Should teenagers save most of their earnings or should I let them enjoy it?

Balance both. A recommended split: 30-50% to savings (long-term goals like car, college, future), 30-50% for spending (their discretionary fun money), 10-20% for giving (charity, helping others). This teaches balance: planning for the future while enjoying the present and contributing to others. If they’re earning substantial money, increase the saving percentage. Consider matching their savings to encourage it. The key is establishing the habit early—people who save a portion of every dollar from their first paycheck typically maintain this habit for life.

What if my teenager wants to quit their job because it’s hard?

Distinguish between “hard” and “harmful.” Hard: rude customers, boring tasks, early mornings, tedious work, difficult coworkers.
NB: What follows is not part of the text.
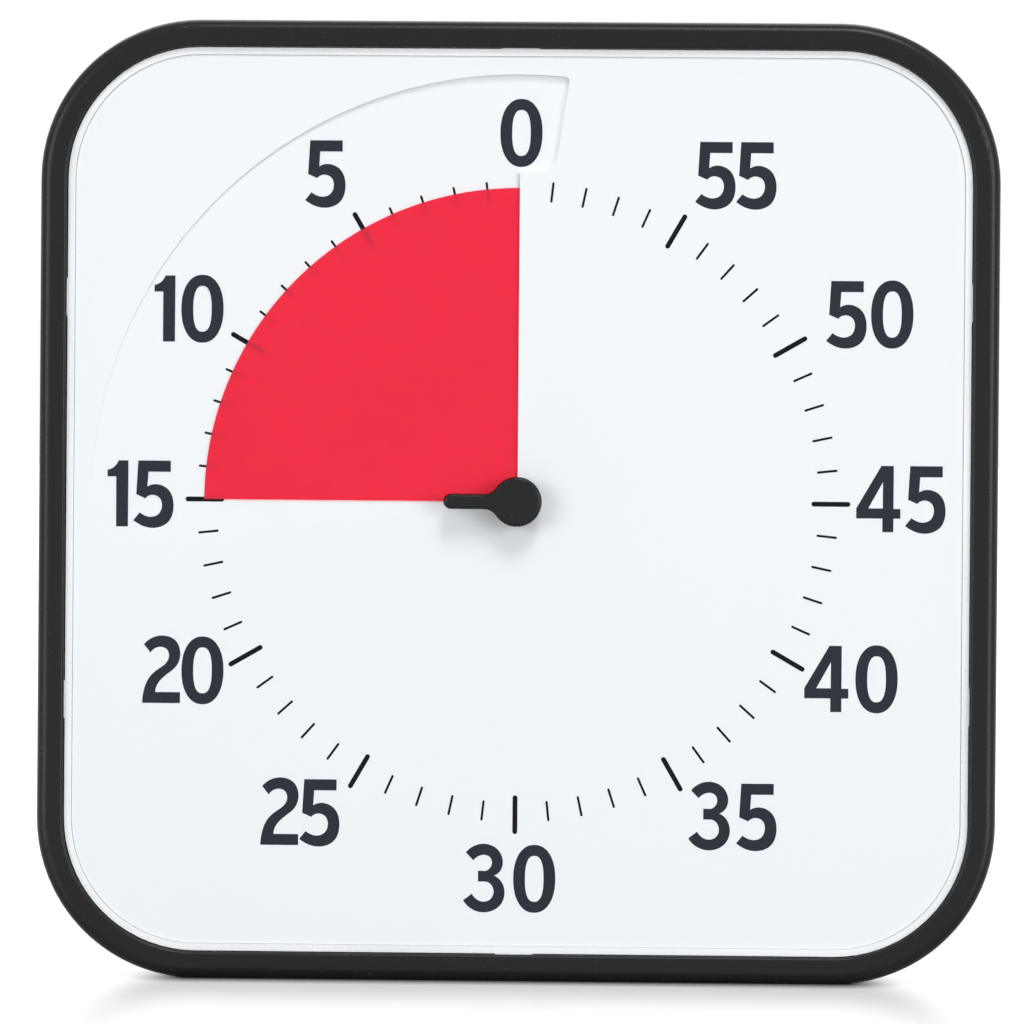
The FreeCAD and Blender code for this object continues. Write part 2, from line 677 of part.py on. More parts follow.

These are valuable learning experiences. Harmful: unsafe conditions, illegal requests, harassment, or truly overwhelming demands destroying school performance or mental health. For “hard” situations, empathize but encourage persistence: “Yes, difficult customers are frustrating. What strategies help you handle them? What are you learning?” Help them develop coping strategies. For harmful situations, support them in quitting professionally (giving notice, explaining reasons). The goal is building resilience through challenges, not suffering through truly bad situations.

How do I handle a child who’s content earning little and living simply?

Not everyone is driven by money, and that’s okay! Some children naturally prefer less rather than working more. Ensure they: (1) Understand basic money management even with limited income, (2) Know how to earn if circumstances change and they need to, (3) Are making conscious choices (not just avoiding work out of laziness), (4) Can support themselves as adults (the concern is long-term dependency). If they’re content with less and can manage their finances accordingly, this might reflect healthy values rather than a problem. Observe whether it’s genuine contentment or avoidance of responsibility—very different things requiring different responses.